El tema da para mucho, pero me interesa enfocar lo victoriano e hipócrita de esta actitud. «Puedes desear estar mejor, pero no te pases» dirían demasiados, derrochando absurdo. ¿Cuánto es pasarse? ¿Cuánto no ofende tus sensibilidades o envidias? ¿Cuánto sería suficiente para no ofender ninguna sensibilidad o envidia existente?
Un sedimento eclesiástico en el socialismo
Si en la búsqueda de la satisfacción de sus propias ambiciones materiales, alguien asesina, daña o roba, estamos de acuerdo en que esa acción (no la emoción que le sustenta) ha sido desmesurada y debe ser castigada, reprendida y limitada. Esta distinción ha sido incomprendida demasiadas veces. Asumimos incorrectamente que si una experiencia afectiva acompaña un crimen, corresponde proscribir la emoción, como si tal cosa fuese posible. Nos obligamos a torcerla hasta que se ajuste a lo que “debe ser”, porque no debemos sentir ciertas cosas. Una línea argumental que describiría perfectamente a los inquisidores.

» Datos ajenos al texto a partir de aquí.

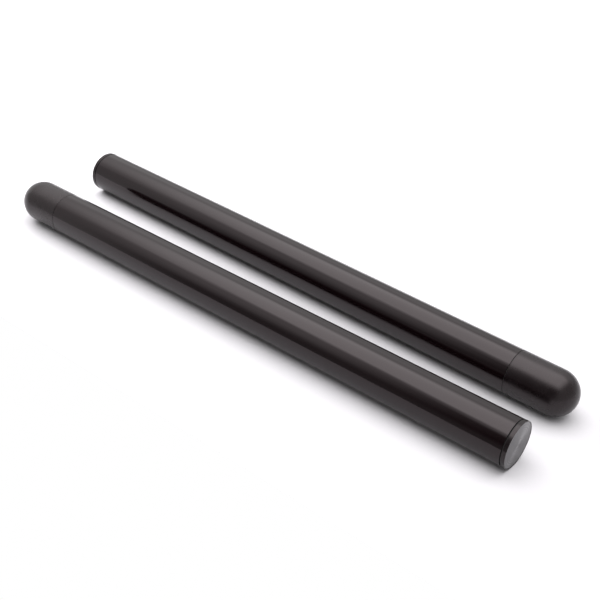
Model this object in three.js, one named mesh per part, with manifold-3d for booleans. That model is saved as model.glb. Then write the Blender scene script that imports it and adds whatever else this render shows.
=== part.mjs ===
// A pair of focus training sticks, the padded batons that a coach holds out as targets for punches and
// kicks. Each stick is a rigid core tube inside a closed-cell foam sleeve and a smooth tubular skin. One
// end is a moulded dome with a foam cushion in it; the other is a turned flat cap held by a hidden screw.
// Millimetres, +Z up. The sticks lie head to tail on the plane z = 0, with stick a along X.
import * as THREE from "three";
import { mergeVertices } from "three/addons/utils/BufferGeometryUtils.js";
import Module from "manifold-3d";

const wasm = await Module();
wasm.setup();

// Driving dimensions. A height is measured along a stick, from the flat butt (0) to the top of the dome.
const STICK_LENGTH = 603;
const STICK_RADIUS = 21.5;
const TIP_LENGTH = 61; // the moulded tip, dome included
const DOME_RISE = 22;
const FLANGE = 3.7; // the rim of the butt cap that shows beyond the skin
const SKIN_WALL = 1.2;
const CORE_RADIUS = 12.5;
const CORE_WALL = 2.5;

// How the two sticks lie.
const PAIR_SPACING = 92.3; // between the two middles, across the sticks
const PAIR_STAGGER = 10.2; // between the two middles, along the sticks
const PAIR_SPLAY = THREE.MathUtils.degToRad(1.36);

// Fits and edges.
const CLEARANCE = 0.3; // between a piece and the one around or beyond it
const SEAM = 0.3; // the open joint between skin and tip
const EDGE = 0.3; // broken edge of a moulded or turned piece
const RIM_CHAMFER = 0.35;

// Facets: the outer pieces have more sides than what is inside them.
const OUTER_SIDES = 36;
const INNER_SIDES = 20;
const DOME_STEPS = 7;
const CAVITY_STEPS = 5;
const CROWN_STEPS = 3;

// Radii that follow from the driving dimensions.
const SKIN_BORE = STICK_RADIUS - SKIN_WALL;
const INNER_FIT = SKIN_BORE - CLEARANCE; // what slides into the skin
const CORE_BORE = CORE_RADIUS - CORE_WALL;
const CORE_HOLE = CORE_RADIUS + CLEARANCE; // what slides over the core tube
const PLUG_RADIUS = CORE_BORE - 0.4; // what slides into the core tube

// The butt end, from the face inwards.
const DISC = { recess: 0.15, thickness: 1.2, radius: STICK_RADIUS - 0.95 };
const GASKET = { start: FLANGE + 0.2, thickness: 0.5, recess: 0.7 };
const SKIN_START = GASKET.start + GASKET.thickness + 0.2;
const CAP = {
  seat: DISC.recess + DISC.thickness + 0.2, // the floor of the recess for the disc
  web: 5, // the back of the plate between spigot and boss
  spigotEnd: 14,
  spigotBore: STICK_RADIUS - 4,
  bossEnd: 26,
};
const SCREW = { radius: 2.5, head: 4.25, top: 2.4, under: 5.95, end: 42, socket: 4, socketDepth: 2.2 };
const BUTT_BUNG = { start: CAP.bossEnd + 0.5, length: 20 };

// The tip end.
const TIP_START = STICK_LENGTH - TIP_LENGTH + SEAM / 2;
const SKIN_END = TIP_START - SEAM;
const DOME_BASE = STICK_LENGTH - DOME_RISE;
const CORE = { start: CAP.web + CLEARANCE, end: SKIN_END + 6.15, lead: 0.8 };
const FERRULE = { start: TIP_START - 14.35, end: TIP_START + 13.35, web: 3.2, wall: 1.8 };
const CAVITY = { radius: STICK_RADIUS - 4, start: FERRULE.end + 0.5, domeBase: DOME_BASE - 2 };
const CUSHION = { radius: CAVITY.radius - 0.5, base: CORE.end + 5.6 };
const TIP_BUNG = { stem: 16, bore: 7, head: 14.5, side: 2.2, crown: 2.5 };
const BARB = { pitch: 5, depth: 0.45, crest: 0.6, step: 0.3 };

// Points of a quarter ellipse from (radius, base) to (0, base + rise), both ends included.
function dome(radius, base, rise, steps) {
  const points = new THREE.EllipseCurve(0, base, radius, rise, 0, Math.PI / 2).getPoints(steps);
  points[steps].x = 0;
  return points;
}

// Points of a row of ring barbs, each a slope out to the radius, a narrow crest and a step back in.
function barbs(radius, from, to) {
  const root = radius - BARB.depth;
  const points = [];
  for (let height = from; height + BARB.pitch <= to; height += BARB.pitch) {
    const step = height + BARB.pitch - BARB.step;
    points.push([root, height], [radius, step - BARB.crest], [radius, step]);
  }
  return [...points, [root, to]];
}

// A solid turned about Y. The profile is [radius, height] pairs with the material on the left as it goes.
// It starts and ends on the axis, or else it is a ring's section and is closed here.
function turned(profile, sides) {
  const points = profile.map((p) => (p instanceof THREE.Vector2 ? p : new THREE.Vector2(...p)));
  const ring = points[0].x > 0;
  return new THREE.LatheGeometry(ring ? [...points, points[0].clone()] : points, sides);
}

function solidOf(geometry) {
  const bare = new THREE.BufferGeometry()
    .setAttribute("position", geometry.getAttribute("position"))
    .setIndex(geometry.getIndex());
  const merged = mergeVertices(bare, 1e-3);
  return new wasm.Manifold(
    new wasm.Mesh({
      numProp: 3,
      vertProperties: merged.getAttribute("position").array,
      triVerts: new Uint32Array(merged.getIndex().array),
    }),
  );
}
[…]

La ambición no lleva al asesinato, como no lo hace la rabia, la envidia o los celos. Todos hemos sentido esas experiencias y, aun así, seguramente ninguno de mis lectores se haya dejado guiar por ellas hasta el punto de ejercitar violencia criminal o, al menos, eso espero. Es la persona quien decide, no su emoción.
Para demasiados, la ambición de los demás es perjudicial y digna de persecución, mientras que la propia, desinteresada y al servicio del «pueblo», es necesaria. Si casualmente produce privilegios, no es más que el resultado de ocupar un cargo de ciertas características.